Step 6: Cut the Top and Bottom Panels
Tape the template (double sided tape works well) for the inner and outer boards on the fiberboard and use a jigsaw to cut these pieces. You can use a sander to get rid of the jagged edges. Use glue or double sided tape to stick the inner and outer boards together. Place the mirror and beamsplitter in the groves on the inner board while the glue or tape is setting.
Step 7: Cut Standoffs (optional Step for a Stronger Device)

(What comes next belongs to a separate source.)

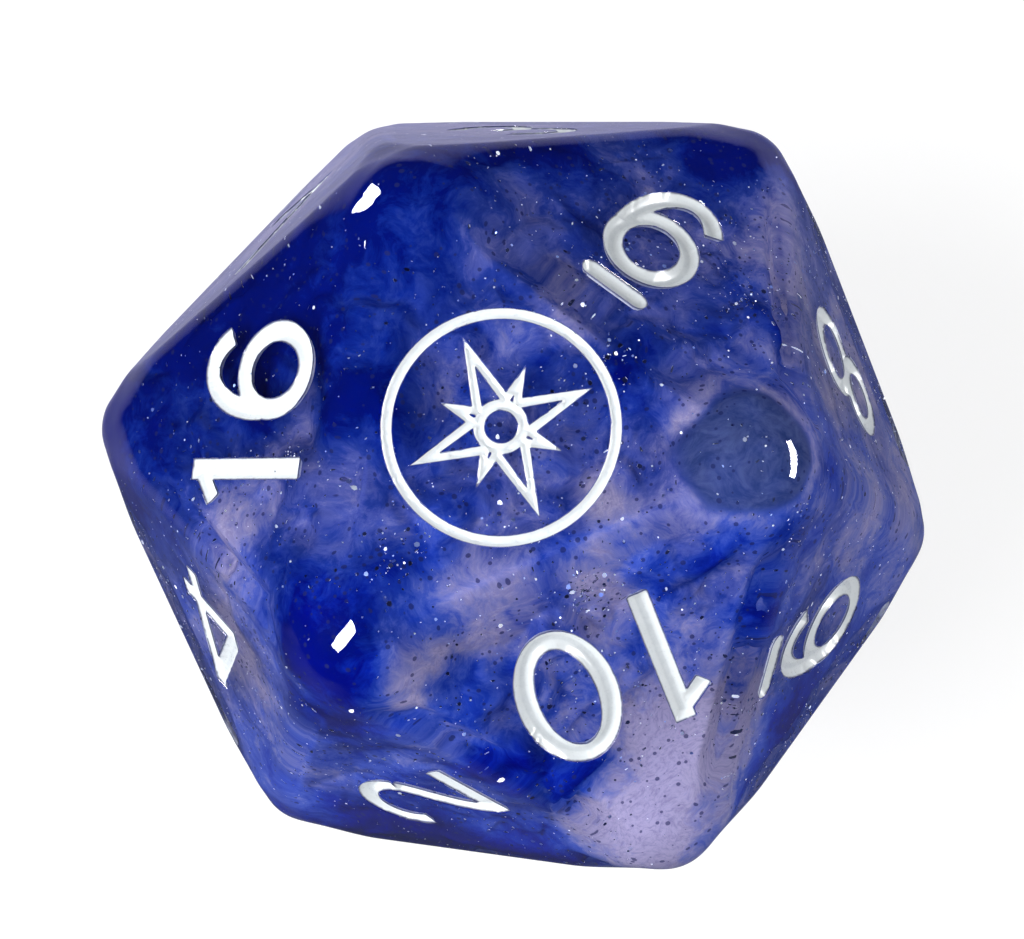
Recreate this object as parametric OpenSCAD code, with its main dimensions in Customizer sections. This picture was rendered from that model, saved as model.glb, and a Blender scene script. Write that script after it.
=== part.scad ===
// Twenty-sided die, cast in clear violet resin with a cloudy blue pour and silver glitter.
// Each face carries an engraved numeral filled with white paint; the highest face has a compass star.
// The die rests on face 1 with its highest face up. Millimetres, +Z up,
// origin at the middle of the face it rests on.

/* [Die] */
// distance between two opposite faces
face_to_face = 20; // [12:0.5:60]
// radius of the tumbled rounding on the twelve corners
corner_round = 2.35; // [0.4:0.05:4]
// radius of the rounding along the thirty edges
edge_round = 1.05; // [0.2:0.05:3]
// share of each edge that keeps its own small rounding before it swells into a corner
edge_share = 0.5; // [0.1:0.05:0.8]

/* [Numerals] */
// height of a numeral, outside to outside
numeral_height = 4.4; // [2:0.1:8]
// width of an engraved stroke
stroke = 0.6; // [0.2:0.02:1.2]
// depth of the engraving below the face
engraving_depth = 0.45; // [0.1:0.05:1.5]
// how far the surface of the paint lies below the face
paint_sink = 0.12; // [0:0.02:0.6]
// gap between the two digits of a numeral
digit_gap = 0.95; // [0.4:0.05:2]
// radius of the softened corners at the ends of a stroke
corner_soft = 0.06; // [0.02:0.01:0.2]

/* [Emblem] */
// radius of the ring round the compass star, to the middle of its stroke
ring_radius = 2.85; // [1.5:0.05:4]
// reach of the four long points of the star
long_point = 2.5; // [1:0.05:3.5]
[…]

If you want a sturdier device, you can place 76mm standoffs between the fiberboard pieces. The cross hairs on the template should be used to mark the holes for the standoffs (I used a 4mm drill with M4 screws).
Step 8: Assembly Time!
Now it's time for the assembly. Position the mirror and beamsplitter between the top and bottom fiberboard panels so that they are sitting in the slots. If you used a first surface mirror (recommended), make sure the reflective side is facing the beamsplitter (you can test this by placing your finger against the glass; the side that doesn't give you a double image is the reflective side).
Step 9: Tape the Walls in Place
Position the wall panels around the assembly. Tape the top and bottom of the wall panels to the fiberboard panels. Congratulations! You're done.
Step 10: Take Some Photos
Now it's time to take some photos. I find it best to turn off the flash and zoom in as close as possible. Then put the camera lens through the hole and shoot. Make sure you have a LOT of natural light.
Step 11: Hints? Next Steps? Share Photos?
I was able to shoot digital photos and video and view the images on computer and prints. Good Luck!
Step 12: What's Going On?
The mirror and beamsplitter are about 2.5" apart. That's an average distance between an adult's eyes. The mirror is reflecting what your right eye would see into the photo. The beamsplitter reflects 50% of what's in front of it and let's 50% through to the camera lens, so you get equal amount of the red and blue images.
The filters are allowing the red part of the spectrum into the part of the photo that your right eye would be seeing and the blue filter is only allowing the blue light into the part of the photo that your left eye would see. When you view the photo, you don't want your right eye to see the left eye (blue) image, so you erase it by placing the same blue filter in front.